* [RECORDS PROVIDED]

•••••

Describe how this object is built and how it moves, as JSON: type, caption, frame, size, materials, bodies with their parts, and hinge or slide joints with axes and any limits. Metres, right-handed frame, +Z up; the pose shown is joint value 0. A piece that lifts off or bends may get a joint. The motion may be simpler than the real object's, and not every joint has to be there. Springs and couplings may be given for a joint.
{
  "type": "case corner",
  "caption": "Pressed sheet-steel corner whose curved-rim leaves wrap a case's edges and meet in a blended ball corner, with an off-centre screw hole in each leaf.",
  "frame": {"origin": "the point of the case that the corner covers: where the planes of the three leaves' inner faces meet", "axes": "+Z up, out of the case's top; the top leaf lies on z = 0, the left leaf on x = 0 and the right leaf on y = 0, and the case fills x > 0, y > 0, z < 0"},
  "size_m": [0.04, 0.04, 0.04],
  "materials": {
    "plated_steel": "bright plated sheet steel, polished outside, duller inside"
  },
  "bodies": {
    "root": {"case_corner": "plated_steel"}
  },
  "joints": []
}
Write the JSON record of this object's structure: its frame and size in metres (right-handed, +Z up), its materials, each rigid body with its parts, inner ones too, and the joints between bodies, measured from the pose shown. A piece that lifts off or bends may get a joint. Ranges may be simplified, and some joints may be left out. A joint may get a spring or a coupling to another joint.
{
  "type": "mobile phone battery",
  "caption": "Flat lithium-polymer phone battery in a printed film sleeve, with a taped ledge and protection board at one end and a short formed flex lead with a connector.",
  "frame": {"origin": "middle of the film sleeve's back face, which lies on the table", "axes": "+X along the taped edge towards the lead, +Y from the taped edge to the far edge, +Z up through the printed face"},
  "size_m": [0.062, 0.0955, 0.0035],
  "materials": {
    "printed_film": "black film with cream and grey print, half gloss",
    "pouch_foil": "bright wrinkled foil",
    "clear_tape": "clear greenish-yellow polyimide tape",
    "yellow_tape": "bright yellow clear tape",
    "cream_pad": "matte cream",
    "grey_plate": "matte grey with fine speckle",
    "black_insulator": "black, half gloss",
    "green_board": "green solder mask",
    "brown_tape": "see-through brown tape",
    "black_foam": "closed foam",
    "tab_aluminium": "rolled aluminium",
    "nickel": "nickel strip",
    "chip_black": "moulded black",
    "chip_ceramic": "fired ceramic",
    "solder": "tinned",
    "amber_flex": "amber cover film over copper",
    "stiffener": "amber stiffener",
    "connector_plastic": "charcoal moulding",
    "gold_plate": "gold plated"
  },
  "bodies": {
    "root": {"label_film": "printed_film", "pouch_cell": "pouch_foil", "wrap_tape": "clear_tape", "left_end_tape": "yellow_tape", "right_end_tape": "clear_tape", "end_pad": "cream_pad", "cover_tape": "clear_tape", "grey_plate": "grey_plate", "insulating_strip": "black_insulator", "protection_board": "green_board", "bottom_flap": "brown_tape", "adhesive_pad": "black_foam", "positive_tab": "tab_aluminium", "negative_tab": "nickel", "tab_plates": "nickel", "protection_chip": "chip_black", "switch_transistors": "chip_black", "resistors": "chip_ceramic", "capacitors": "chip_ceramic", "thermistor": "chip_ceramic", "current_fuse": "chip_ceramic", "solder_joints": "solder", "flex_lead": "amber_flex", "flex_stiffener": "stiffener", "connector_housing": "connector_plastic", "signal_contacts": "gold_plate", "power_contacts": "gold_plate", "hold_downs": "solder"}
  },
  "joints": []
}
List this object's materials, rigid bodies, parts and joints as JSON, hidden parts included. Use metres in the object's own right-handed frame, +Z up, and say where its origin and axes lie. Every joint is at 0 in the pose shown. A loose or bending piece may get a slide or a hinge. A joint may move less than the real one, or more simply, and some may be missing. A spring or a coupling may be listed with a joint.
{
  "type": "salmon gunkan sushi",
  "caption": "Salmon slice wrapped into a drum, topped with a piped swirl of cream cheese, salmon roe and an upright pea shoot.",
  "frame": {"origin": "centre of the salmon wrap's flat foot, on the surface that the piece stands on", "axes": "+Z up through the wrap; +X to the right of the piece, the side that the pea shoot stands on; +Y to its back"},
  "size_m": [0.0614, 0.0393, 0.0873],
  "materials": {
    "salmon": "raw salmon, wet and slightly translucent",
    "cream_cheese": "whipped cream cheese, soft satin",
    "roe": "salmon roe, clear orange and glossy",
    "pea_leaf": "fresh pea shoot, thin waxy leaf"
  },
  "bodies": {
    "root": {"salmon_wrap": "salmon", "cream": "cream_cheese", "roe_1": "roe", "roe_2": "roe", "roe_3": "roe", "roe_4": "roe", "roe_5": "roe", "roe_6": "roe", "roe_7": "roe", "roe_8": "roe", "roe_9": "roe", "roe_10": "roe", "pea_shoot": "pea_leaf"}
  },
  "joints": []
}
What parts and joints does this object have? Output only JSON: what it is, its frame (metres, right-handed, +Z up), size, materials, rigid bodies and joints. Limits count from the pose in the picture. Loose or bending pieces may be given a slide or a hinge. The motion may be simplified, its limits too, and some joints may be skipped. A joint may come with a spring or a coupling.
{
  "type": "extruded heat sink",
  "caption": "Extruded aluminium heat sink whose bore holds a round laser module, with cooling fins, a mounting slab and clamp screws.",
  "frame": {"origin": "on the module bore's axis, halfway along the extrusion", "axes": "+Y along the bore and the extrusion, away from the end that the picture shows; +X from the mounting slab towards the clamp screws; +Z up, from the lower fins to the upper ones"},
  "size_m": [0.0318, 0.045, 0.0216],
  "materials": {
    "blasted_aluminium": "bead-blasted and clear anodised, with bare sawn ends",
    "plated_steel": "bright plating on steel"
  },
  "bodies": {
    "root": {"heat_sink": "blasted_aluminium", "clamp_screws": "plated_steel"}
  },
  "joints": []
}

•••••

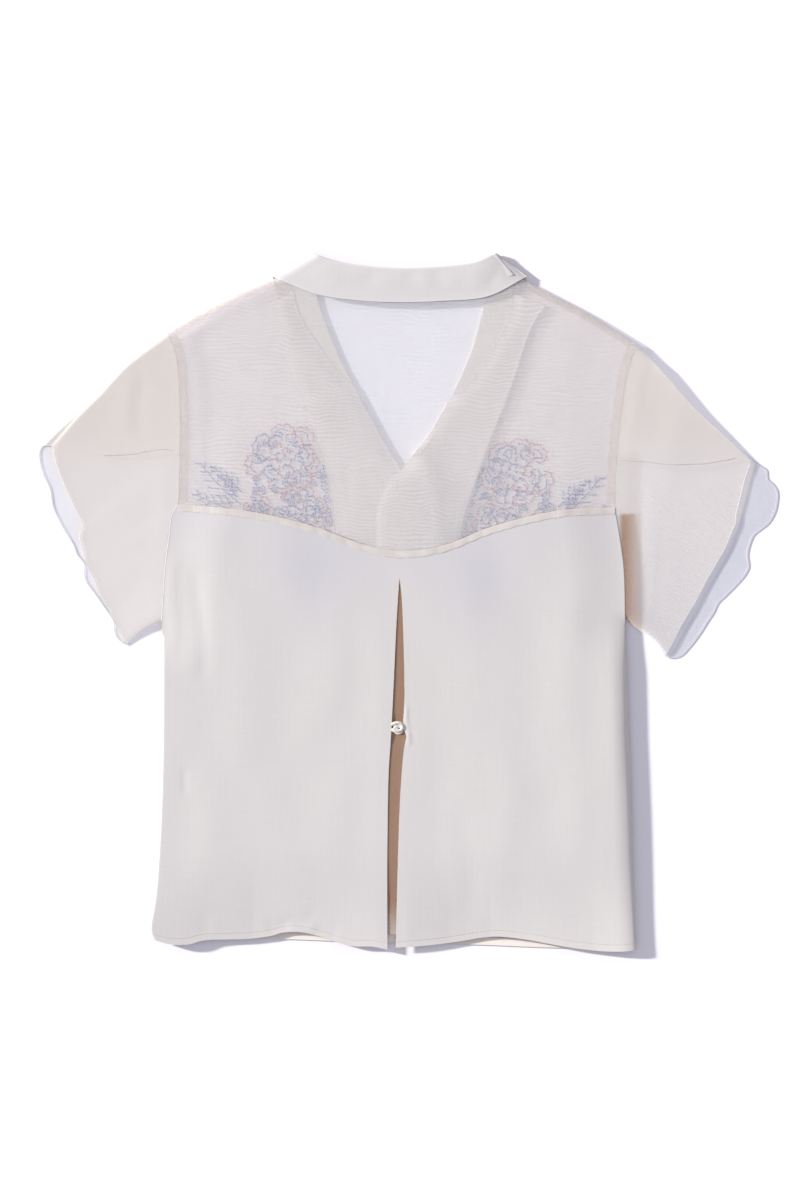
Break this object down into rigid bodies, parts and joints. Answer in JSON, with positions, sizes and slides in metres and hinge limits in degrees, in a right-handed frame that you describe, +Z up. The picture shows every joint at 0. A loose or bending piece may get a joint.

•••••

* [REQUIREMENTS] Read the entries above, then pull out the lines that include "each".

* [RESPONSE TO THE TASK]
  "caption": "Pressed sheet-steel corner whose curved-rim leaves wrap a case's edges and meet in a blended ball corner, with an off-centre screw hole in each leaf.",
Write the JSON record of this object's structure: its frame and size in metres (right-handed, +Z up), its materials, each rigid body with its parts, inner ones too, and the joints between bodies, measured from the pose shown. A piece that lifts off or bends may get a joint. Ranges may be simplified, and some joints may be left out. A joint may get a spring or a coupling to another joint.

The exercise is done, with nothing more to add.